Acceleration types, units, importance & Graphic representation of moving in a straight line

When the driver of a moving car uses the brakes, we describe the car movement as a decelerating motion because the car speed decreases as time passes. The ratio d/t remains constant in the case of a body that moves at a uniform speed because this body covers equal distances at equal periods of time. The body which moves at acceleration can’t move at a regular speed because its speed changes by passing time.

Graphic representation of moving in a straight line

Graphs and tables are important to physicists, Physical phenomena can be described and understood in many ways, Physicists use mathematical relations between variables to describe certain phenomena. Physicists use other mathematical relations like graphs and tables in order to:

  • predict the relation between certain physical quantities.
  • understand practical results.
  • describe the physical phenomena in an easier way.

Graphic representation of regular (uniform) speed

Facts about regular speed in a straight line:

  1. The (distance – time) graph of a regular motion at a constant (uniform) speed is represented by a straight line passing through the origin point because the distance is directly proportional to the time, when the object moves at a constant speed.
  2. The (speed – time) graph of a regular motion at a constant (uniform) speed is represented by a straight line parallel to the time axis.

The (distance- times) graph of an object at rest is represented by a straight line parallel to the time axis. The relation (distance- time) graph for an object that moves at a non-uniform speed is represented as a curved line passing by the origin point.

Acceleration

Acceleration

Acceleration

When you sit in a car next to the driver and the car starts moving from rest in a straight line, you notice that the car speed increases gradually as time passes. When the speed of the car at 1 second becomes 5 m/sec., at 2 seconds becomes 10 m/sec., at 3 seconds becomes 15 m/sec. and so on.
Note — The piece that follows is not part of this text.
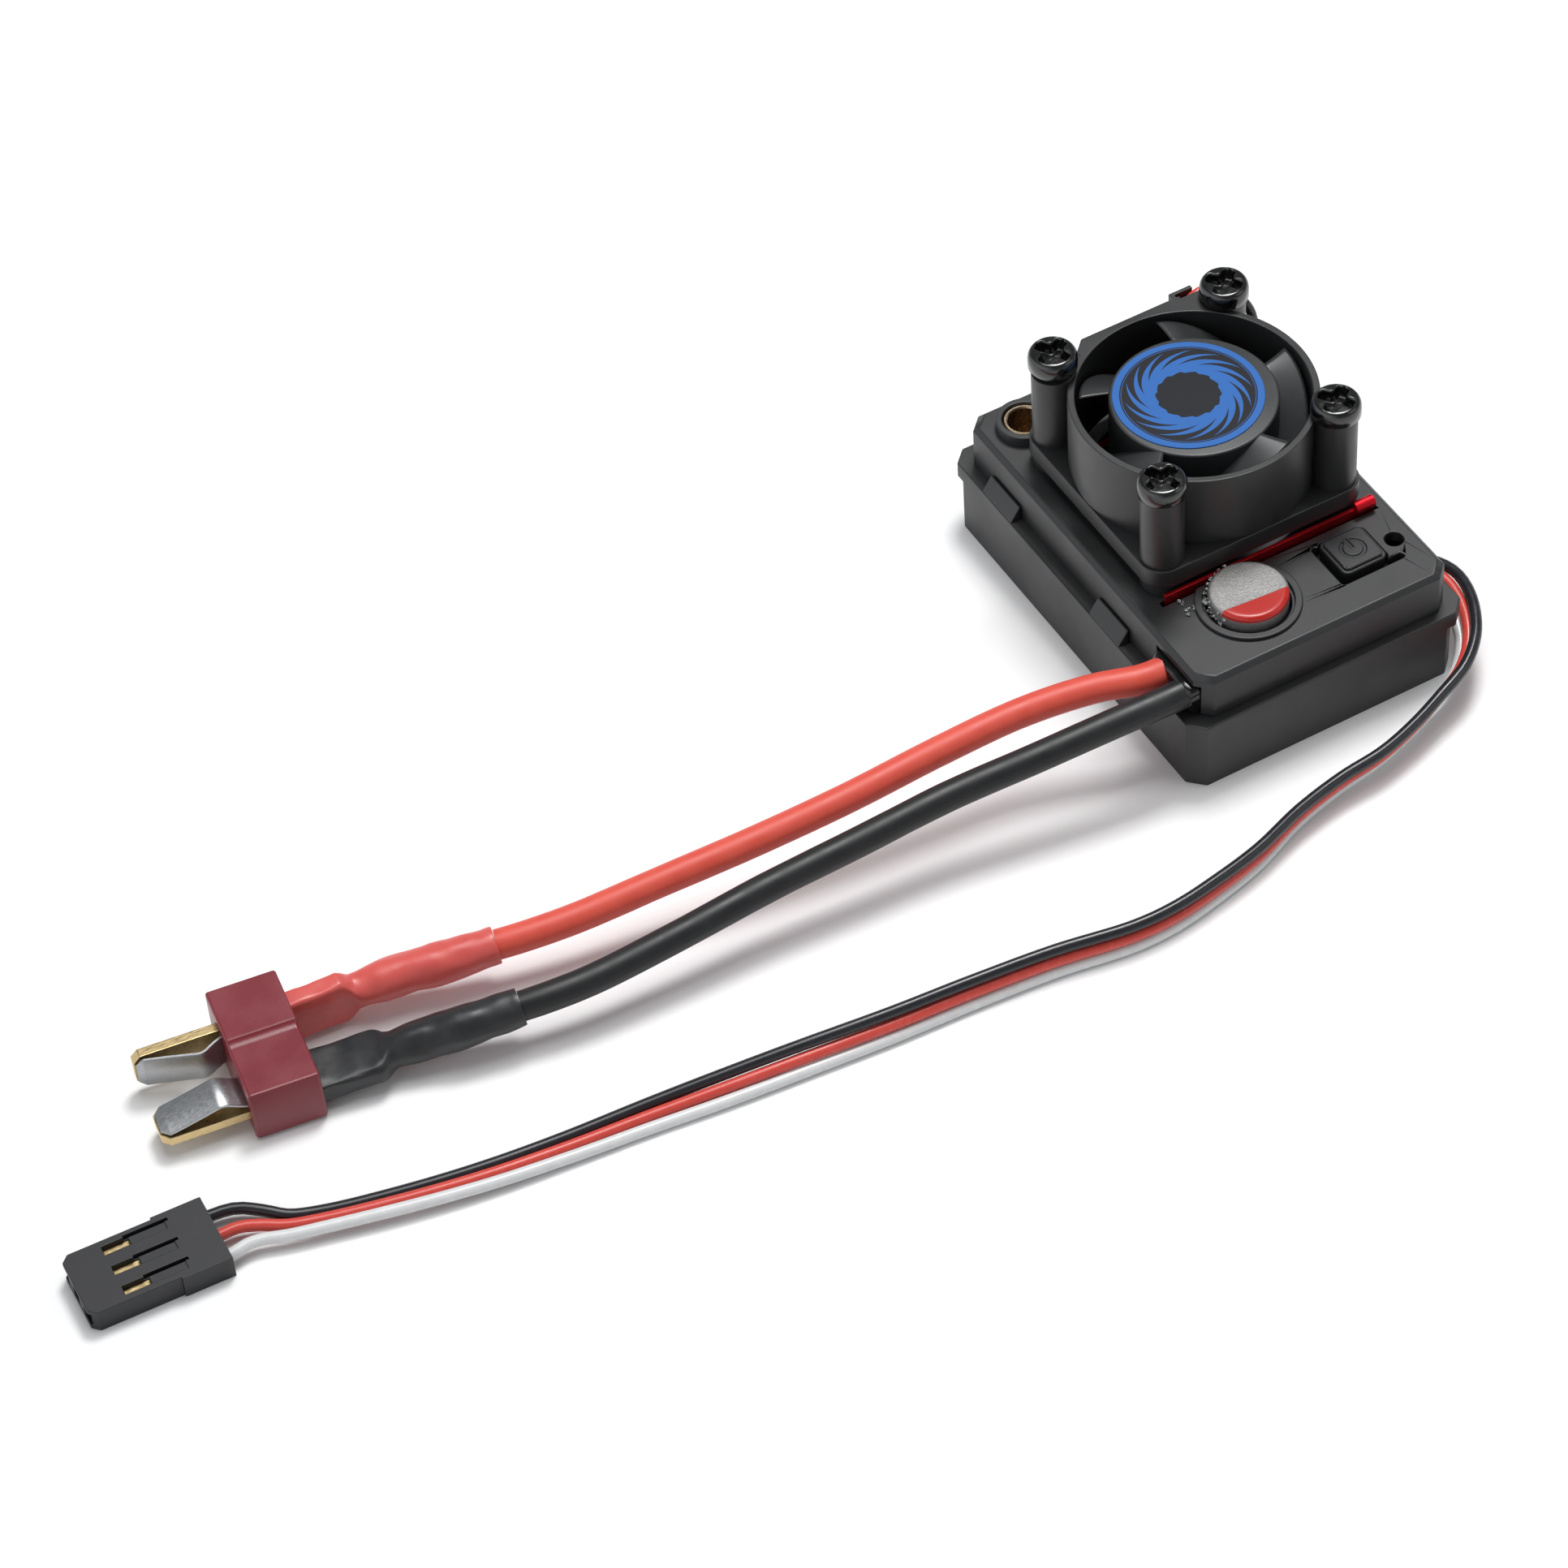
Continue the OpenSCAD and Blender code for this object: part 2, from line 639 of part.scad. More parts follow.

To describe the change in the car speed in one second in this case, we use a physical quantity called “acceleration“. Acceleration is the change of an object speed in one second in a specific direction, or it is the rate of change of speed.

Acceleration (a) = Change in speed (ΔV)/Time in which the change occurs (Δt)

Acceleration (a) = [Final speed (V2) − Initial speed (V1)]/ Time (Δt)

Delta (Δ) means the rate of change of any physical quantity.

To calculate V1 or V₂:    V1 = V2 − (a × t)      ,    V2 = V1 + (a × t)

Measuring units of acceleration 

Acceleration unit = metre/second². We use the acceleration unit (m/sec².) when the speed is measured in metre/second and the time is measured in second, or (km/h²) when the speed is measured in kilometre/hour and the time is measured in hour.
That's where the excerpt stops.